Not strictly one moment, but a series of short conversations between the Doctor and Clara that go really far to develop their relationship further and give Clara a chance to shine. The first scene is one where she introduces herself as the Doctor’s carer. This is proven to be the case later when she convinces him that a situation is not as bad as he had first feared. We later get to see how much this means to the Doctor as he commends her ability as a teacher and he comments how he should pay her. After a turbulent start to their relationship in Deep Breath it is great to see that they are now on better terms.
Gretchen sacrifices herself
With what we had seen of the Doctor so far, it is admittedly a starting to become a little hard to trust him, which is why this scene comes at the perfect time. To see a character prepared to make the ultimate sacrifice for him goes a long way to restore our faith in him. The question “Is he mad or is he right?” is as much to the audience as it is Clara. The obvious conclusion was that he is both, and this is not enough to convince Gretchen who then asks “Is it worth it?” The Doctor’s reply is enough to convince her do so, which again alludes to the darker aspects of Twelve’s character. In all, this is a great moment, even if the heaven scene feels like it was inserted with a shoehorn. The entire scene becomes more poignant in retrospect given that her sacrifice turned out to have little impact.

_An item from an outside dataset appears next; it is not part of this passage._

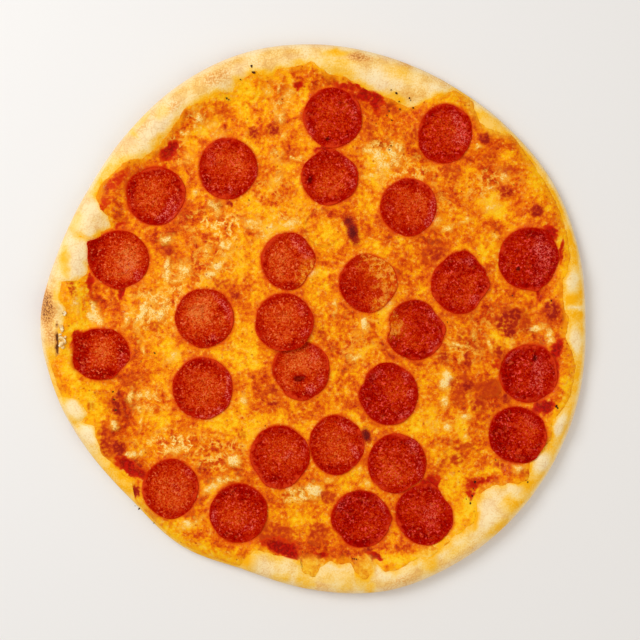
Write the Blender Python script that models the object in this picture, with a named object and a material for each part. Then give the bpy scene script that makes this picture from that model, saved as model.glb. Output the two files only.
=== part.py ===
"""A whole pepperoni pizza, uncut: a hand-stretched crust with a puffed rim, one sheet of melted cheese
and 27 slices of pepperoni set into it. It lies flat on z = 0 with its toppings up."""

import math

import bmesh
import bpy
from mathutils import Matrix, Vector, noise

MM = 0.001
GAP = 0.3  # clear space between one piece and the next, in mm like every size below

# Crust, seen from above: the radius of its edge every 15 degrees, counterclockwise from +X.
EDGE_RADIUS = (
    180, 181.5, 182.5, 180.5, 179.5, 180, 181.5, 181.5, 178, 173.5, 171.5, 174,
    180, 177.5, 172.5, 169.5, 173.5, 172, 179, 186, 187, 186.5, 185, 183,
)
BASE_INSET = 6.5  # from the edge to where the underside lies flat
TURN_INSET, TURN_HEIGHT = 2.2, 1.4  # a point of the rounded turn between underside and side
BASE_THICKNESS = 4.5
RIM_HEIGHT = 14.5
RIM_HEIGHT_UNDER_CHEESE = 11.5
RIM_CREST = 11.0  # from the edge to the top of the rim
RIM_FOOT = 36.0  # from the edge to where the dough is flat
BULGE_HEIGHT = 0.42  # where the side stands out farthest, as a part of the rim's height
SEGMENTS = 120

# The width of crust left bare between the cheese and the edge, as (degrees, width).
BARE_WIDTH = (
    (0, 4), (5, 14), (12, 4), (40, 4), (47, 9), (51, 10), (55, 4), (59, 4), (64, 24), (70, 27),
    (78, 23), (84, 18), (90, 13), (96, 17), (101, 20), (108, 20), (113, 21), (121, 15), (133, 23),
    (137, 20), (141, 9), (149, 7), (154, 22), (160, 12), (166, 20), (169, 21), (173, 8), (178, 15),
    (184, 16), (190, 6), (195, 5), (201, 11), (208, 11), (214, 7), (223, 5), (228, 3), (252, 4),
    (256, 15), (263, 19), (269, 8), (274, 18), (280, 14), (286, 18), (292, 16), (302, 14),
    (310, 18), (317, 21), (323, 9), (330, 7), (337, 13), (344, 5), (352, 10), (357, 9),
)
NARROWEST_BARE = 3.4
SHOULDER = 2.6  # how far in from the edge the side turns into the top of the rim

# Air bubbles that rose in the rim while it baked, as (x, y, radius, height).
BUBBLES = (
    (-64, 158, 12, 1.8), (30, 171, 10, 1.6), (61, 167, 9, 1.2), (-91, 139, 10, 1.5), (6, 166, 9, 0.8),
    (-174, 8, 9, 3.0), (-157, -61, 9, 1.2), (127, -136, 11, 1.2), (60, -170, 12, 1.4),
    (-20, -172, 11, 1.0), (161, -69, 8, 1.4), (150, -95, 9, 1.3), (168, 24, 8, 1.5), (100, -158, 9, 0.9),
)

# The slit where the skin of the large bubble on the left tore.
TEAR = {"x": -167.8, "y": -16.5, "length": 16.0, "width": 1.8, "depth": 3.5}

# Cheese
CHEESE_THICKNESS = 2.9
CHEESE_EDGE_THICKNESS = 1.3
CHEESE_TAPER = 14.0  # how far in from its edge the cheese reaches its full thickness
CHEESE_RINGS = 20
CHEESE_EDGE_RINGS = 5
LUMP = 0.45

# Blisters that browned on the cheese, as (x, y, radius, height).
BLISTERS = (
    (131, 0, 13, 1.3), (158, 5, 8, 1.0), (127, 84, 6, 0.8), (118, 109, 6, 0.9), (148, 72, 5, 0.7),
    (102, -44, 7, 0.9), (108, -57, 5, 0.7), (97, -94, 5, 0.8), (-45, 122, 6, 0.9), (-33, 125, 5, 0.8),
    (-118, -113, 5, 0.9), (-128, -82, 6, 0.7), (35, -78, 4, 1.2), (-52, -93, 9, 0.9), (0, -114, 7, 1.0),
    (-120, 0, 12, 0.8), (-70, 40, 12, 0.7), (48, 108, 8, 0.7), (90, -37, 8, 0.8), (26, 57, 6, 0.9),
)

# Pepperoni, as (x, y, width along x, width along y).
SLICE_THICKNESS = 1.8
SLICE_SINK = 1.0  # how deep a slice lies in the cheese
SLICE_CURL = 0.45  # how far its edge rises above its middle
SLICE_SIDES = 18
SLICES_APART = 1.0  # where two slices lie against each other
SLICES = (
    (13, 132.5, 38.5, 39.5), (11, 93.5, 37.5, 37), (87, 122, 34.5, 38), (-56, 99, 39, 40),
    (-103.5, 81, 39, 38.5), (63, 74, 37, 38), (142, 39.5, 39, 41), (-128, 39.5, 40, 37.5),
    (-16, 38, 36, 38), (36.5, 23.5, 38.5, 38.5), (97, 24, 37.5, 41), (-71.5, 0.5, 38.5, 39),
    (-19, -2, 38.5, 38), (67.5, -7.5, 38, 39.5), (-139.5, -23, 37, 34.5), (-8, -34, 37.5, 38.5),
    (-72.5, -46, 40, 40.5), (50, -49.5, 38.5, 40.5), (142, -36, 38, 38.5), (134.5, -76.5, 37, 37),
    (-22, -91, 39, 42), (15.5, -83, 36, 39.5), (55.5, -95.5, 38, 39.5), (-93.5, -111.5, 36.5, 38),
    (-49, -128, 37.5, 38.5), (31.5, -132, 39, 37.5), (73, -129, 38, 39),
)
UPPER_SLICE, LOWER_SLICE = 13, 16  # slice 13 lies over the edge of slice 16
UPPER_LIFT = 1.0
UPPER_TILT = 5.0  # degrees
LOWER_TILT = 2.0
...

My favourite scene from the episode is the one where Ross dies. If I were to ask you how many of you expected the Doctor to save him, I’d expect a majority would have said yes, myself included. This is exactly why the scene worked so well, we have become so accustomed to the Doctor trying to save everyone, so to see him manipulate the situation of someone’s death to his own advantage was a shock to the system. A line about how one life sacrificed for the sake of the others is not something I expected from his character. This juxtaposition between twelve and his predecessors who always strived to champion all life with less of a valuation of his own. One thing is for sure, this Doctor is certainly going to keep us on our toes.